Chapter 15. Generation X.
Managing Generation X presents its own challenges, but those challenges are equally present in Baby Boomers. The resume building and learning characteristics of Generation Xers supply creative management solutions for all lawyers.

Chapter 16. Abundance of Graduates. Because we graduate significant numbers of lawyers, many of whom have difficulty finding jobs out of school, does not mean that we will have a large number of productive partners in our law firms ten years hence. Indeed, associate attrition statistics and the declining population suggest just the opposite.

Chapter 17. Finders, Binders, Minders, Grinders.
Practices should recognize that all four types of lawyers are necessary to make the firm productive and profitable. Focusing on Finders will assure the firm has plenty of work. Ignoring the other categories will insure dissension, dissatisfied clients and reduced production capacity. Developing plans to value and retain Binders, Minders and Grinders will enhance the practice. Recognize that the top of the pyramid partners may no longer have the client control the firm assigns to them. Minders, who are often viewed as dispensable, are the true client contact and the lawyer the client views as "mine."

Chapter 18. Variable Compensation Systems. Address compensation with flexibility to accommodate all types of individual lawyers and their needs. Elements of fairness, value and the "Going Rate" (i.e. the rate that keeps the lawyer from going) must be addressed and perceived as appropriate by the lawyers themselves.

Chapter 19. Recruiting and Delivery of Promises.
Many lawyers report feeling that they were misled during the recruiting process. Lawyers make an effort to identify their concerns and address them when they take a new position. If the recruiting process is not scrupulously honest, buyer’s remorse decreases loyalty and increases attrition, with the commensurate loss of expertise and revenue.

Chapter 20. Make Good Hiring Decisions. Hire lawyers whose goals and aspirations can be met by the practice and who will enhance the practice by her presence.

Chapter 21. Profit Centers.
Recognition of existing profit centers and creation of additional ones will make the lawyer more valuable to the firm, increase individual value, and encourage engagement. Training in marketing the individual and the firm will benefit all concerned.

Chapter 22. Mentoring to Increase Satisfaction. Apprenticeship, training, support and general enhancement of lawyer value are all essential, but only if the lawyer is committed to becoming a productive partner of your practice. Firm partners should publicize the reasons the firm is an excellent place to work and encourage retention.

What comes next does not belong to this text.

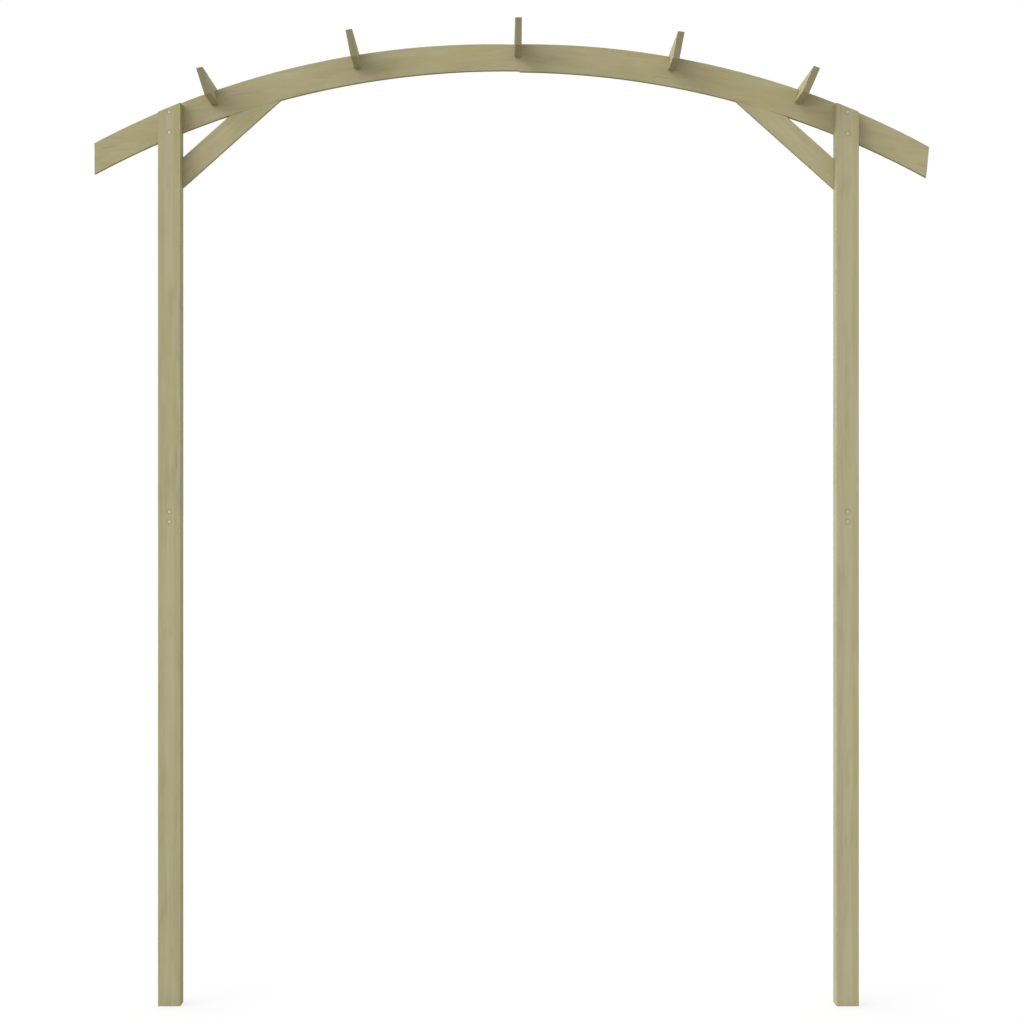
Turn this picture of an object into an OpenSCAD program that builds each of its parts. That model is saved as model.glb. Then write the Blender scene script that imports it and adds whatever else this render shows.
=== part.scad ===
// Wooden garden pergola: a single arch of two posts, a bowed beam in two halves, two braces and five rafters.
// Millimetres, Z up. X runs along the arch, Y runs through it from the front to the back.
// The origin lies on the ground, midway between the posts, in the middle plane of the arch beam.

/* [Posts] */
// Side of the square section of the posts
post_w = 48; // [44:1:56]
// Distance between the centre lines of the two posts
post_spacing = 1441; // [1380:1:1480]
// Length of the lower piece of each post
post_lower_len = 1040; // [900:1:1150]
// How far the slanted top of a post stays below the top edge of the arch, on the post's centre line
post_top_drop = 5.7; // [2:0.1:8]

/* [Arch] */
// Thickness of the boards of the arch and of the braces
board_t = 14; // [12:0.5:18]
// Height of the arch's top edge at the crown, above the ground
crown_height = 2050.4; // [1950:0.1:2150]
// Depth of the left half's board at the crown
left_crown_depth = 56.3; // [52:0.1:64]
// Depth of the right half's board at the crown
right_crown_depth = 58.7; // [52:0.1:64]
// Radius of the top edge of each half
arch_top_radius = 1810; // [1780:1:1840]
// Distance from the middle to the centre of each half's top edge
arch_top_offset = 36; // [28:1:44]
// Radius of the underside of each half
arch_bottom_radius = 1854; // [1830:1:1880]
// Distance from the middle to the centre of each half's underside
arch_bottom_offset = 6; // [0:1:12]
// Distance from the middle to the left end
arch_left_reach = 885; // [840:1:930]
// Distance from the middle to the upper corner of the right end
arch_right_reach = 900; // [840:1:930]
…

Chapter 23. Understand Practice Goals.
Are partners attempting to build a firm that will be valuable to its clients, the profession and future generations of lawyers? Or, is the practice a group of lawyers intending to provide a job for themselves as long as they wish to practice? Identifying the goal of the practice will dictate many of its practices and policies.

Chapter 24. Honest Appraisal and Evaluation.
This process must be value driven to insure and inspire trust, without which a practice cannot flourish.

Chapter 25. Recognize and Eliminate Lawyer Dissatisfaction. Every lawyer leaves the practice because of some dissatisfaction with the firm. This is true even in circumstances where the lawyer is accepting a "better opportunity," following a spouse to another city, or moving from private practice into government service. If the lawyer was satisfied with the firm, she would not have quit.

Chapter 26. Perception is Reality. Recognize that management’s perception of events, just because it is based on different and often superior knowledge, is not the same as the perception of other lawyers in the firm. Unless lawyers are communicating with management regularly and openly, management will have no idea what the perception of certain events is "in the trenches." Yet that knowledge is essential. The only way to get it is to realize the issue and seek the information.

Chapter 27. Be Proactive.
It’s not enough to know what lawyers want; Best Practices also do something about it. Use the information you gather to improve the practice.

Chapter 28. Apply the Platinum Rule.
Treat lawyers not just the way management believes is fair, but the way the lawyers themselves believe is fair. A satisfied lawyer will stay with the firm longer and lend her considerable talents to the firm for their mutual benefit.

PART THREE
When separation is inevitable, Separate Gracefully. This is the time to create or solidify a marketing opportunity. Every lawyer has alumni potential. The relationship between the firm and every lawyer should last a lifetime.

Chapter 29. Best Practices Separate Gracefully.
Techniques for fostering a cooperative, lucrative and lasting business relationship with lawyers who leave your practice regardless of the size of your organization.

Chapter 30. Best Lawyers Separate Gracefully.
Techniques for maintaining a cooperative, lucrative and lasting business relationship after you leave an organization with whom you’ve previously practiced.

 

CONCLUSION

BIBLIOGRAPHY

APPENDIX A SAMPLE ASSOCIATE DEVELOPMENT PLAN

APPENDIX B DRAFTING AN EFFECTIVE MISSION STATEMENT

A mission statement must be inspirational, motivational, evolutionary and revolutionary. It should excite and energize, be concise and clear, simple to understand and remember.

APPENDIX C VISION MAPPING

A vision statement is the end result of what you will have done. It is your ideal. The very moment you realize you are unhappy or frustrated with a situation is your point of power, for now you have a clear picture of how you don’t want things to be. Imagine the exact opposite of the frustrating situation and there you have the makings of your vision. Focus on the life you want and go after what you want directly.

APPENDIX D CLEARLY DEFINING A SUCCESSFUL PLAN

A successful plan requires clearly defined long and short term goals that excite you and engage your interest. Identify broad strategies and narrow tactics to move toward each goal. Prioritized daily work will keep you on track to your goals and provide optimal experience every day.